If you can find some of the older texts, there were actually 17 commandments.
 
(Mel Brooks as Moses in "History of the World)

Moses proclaims “The Lord Jehovah has given unto you these fifteen...” (his proclamation is interrupted by his dropping and shattering of one of three tablets) “Wait...Ten! Ten Commandments! For all to obey!”
 
one other connection between beer and bread is that they both need yeast. there is evidence that suggests ancient brewers supplied the yeast needed by ancient bakers to make bread, and it continued that way up until very recently.

randy mosher suggests that bread in and of itself was not enough to coerce ancient nomadic tribes away from tracking and hunting meat to the backbreaking labor that was ancient agriculture. beer, even foul tasting beer, might've sweetened the deal considerably. some historans extend that to say beer is responsible for all civilization on earth, although most of those historians are also beer lovers ;)
 
And the seventh day the Lord did rest (and brew) and he was refreshed.

And Adam said unto Eve "A pint of Lager my dear"

And Moses said unto the Pharoh "Give my people Beer". And they did rejoice.

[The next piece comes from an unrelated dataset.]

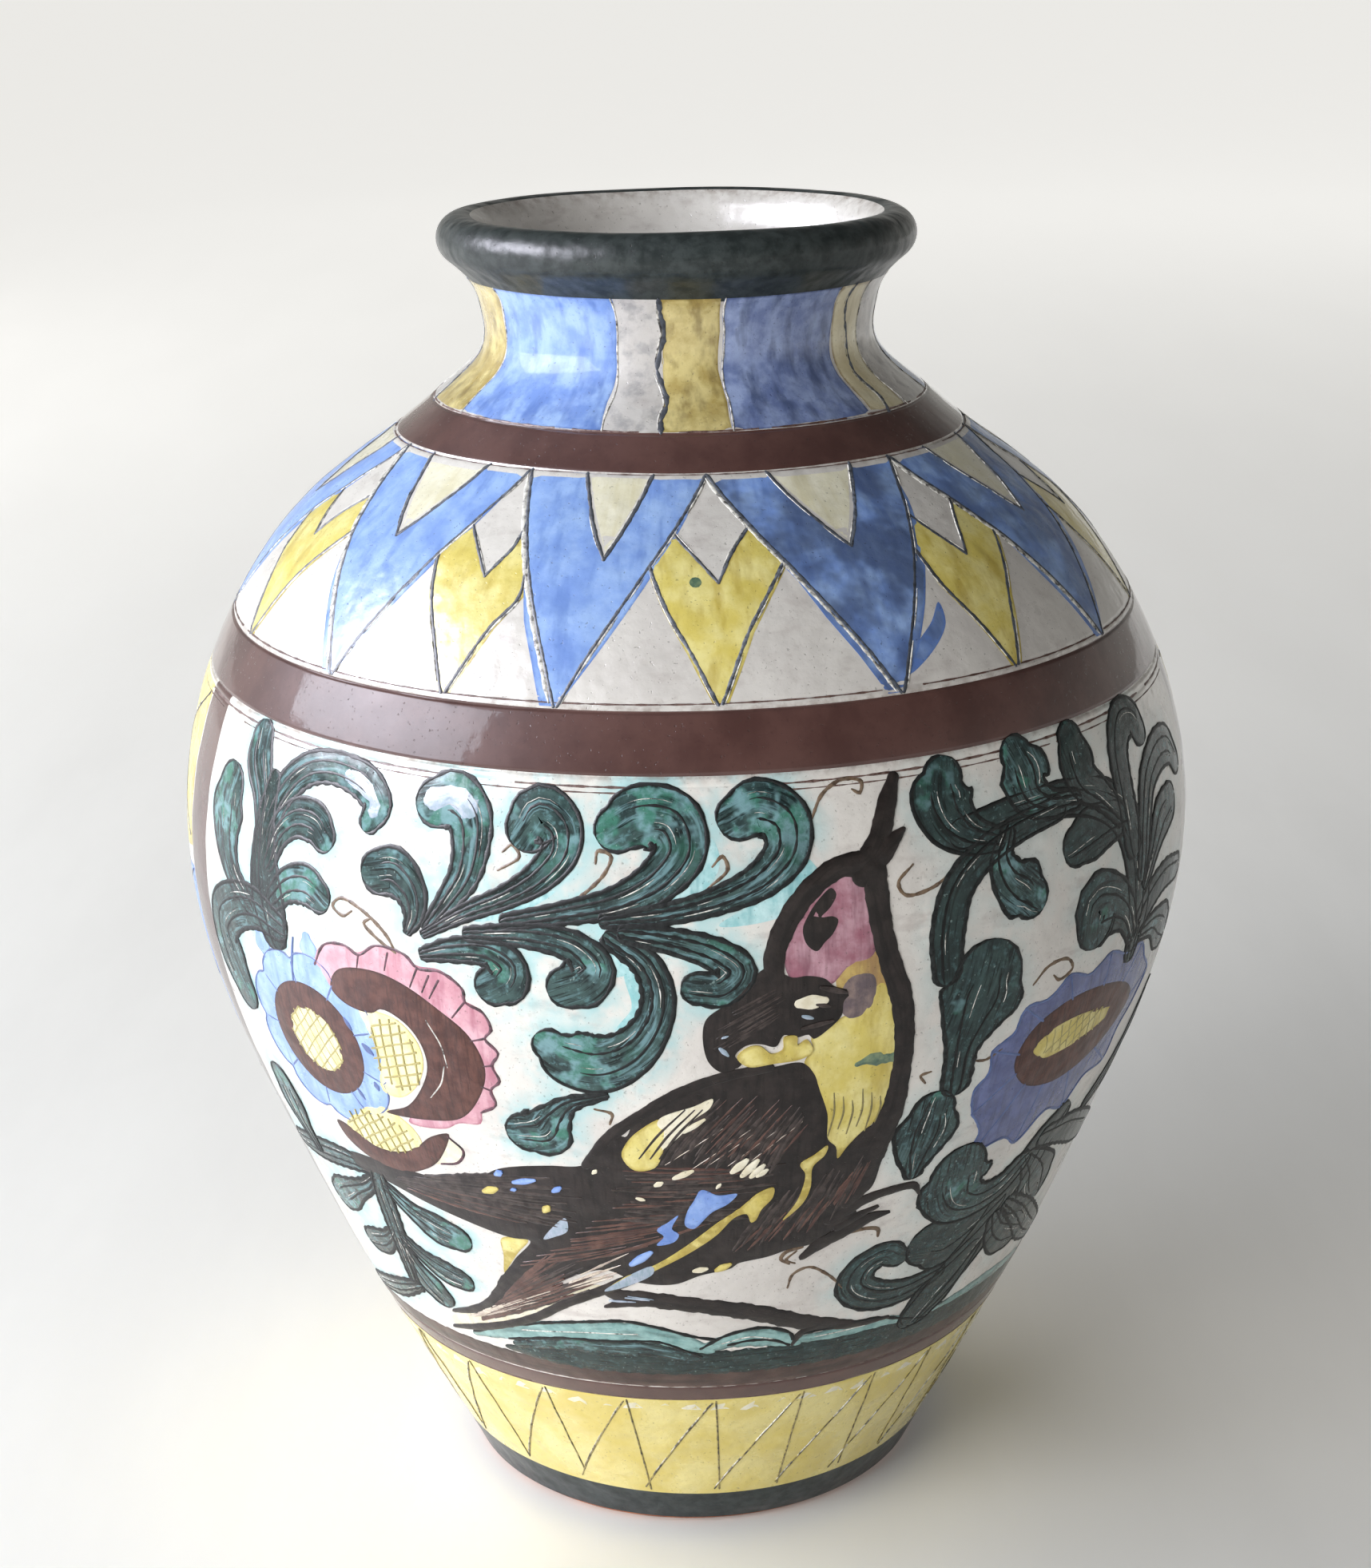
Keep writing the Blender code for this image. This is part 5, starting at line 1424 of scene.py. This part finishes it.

All edited out through the centuries. ;)
 
Beer was not invented.

Beer has always been with us.

Beer waited for us to evolve to a point where we would appreciate Beer and then Beer chose to reveal itself to us.
 
Mod Edit: Comment deleted. We have a debate forum for this.
Let's keep Religious commentary out of this.
 
I don't think it's difficult to make barley beer by accident at all. You leave an earthenware vessel full of grain in the rain; a few days later it gets foamy. You don't have enough to eat to even consider discarding it - remember, this is when civilization is just starting out - so you eat the grain and drink the fluid. Your head begins to feel funny; next thing you know, you're at the center of a new religion. Just ask Ninkasi.

That's more or less what I suspect. Ever been in the base of a corn silo? Pigs have probably been drinking beer longer than we have.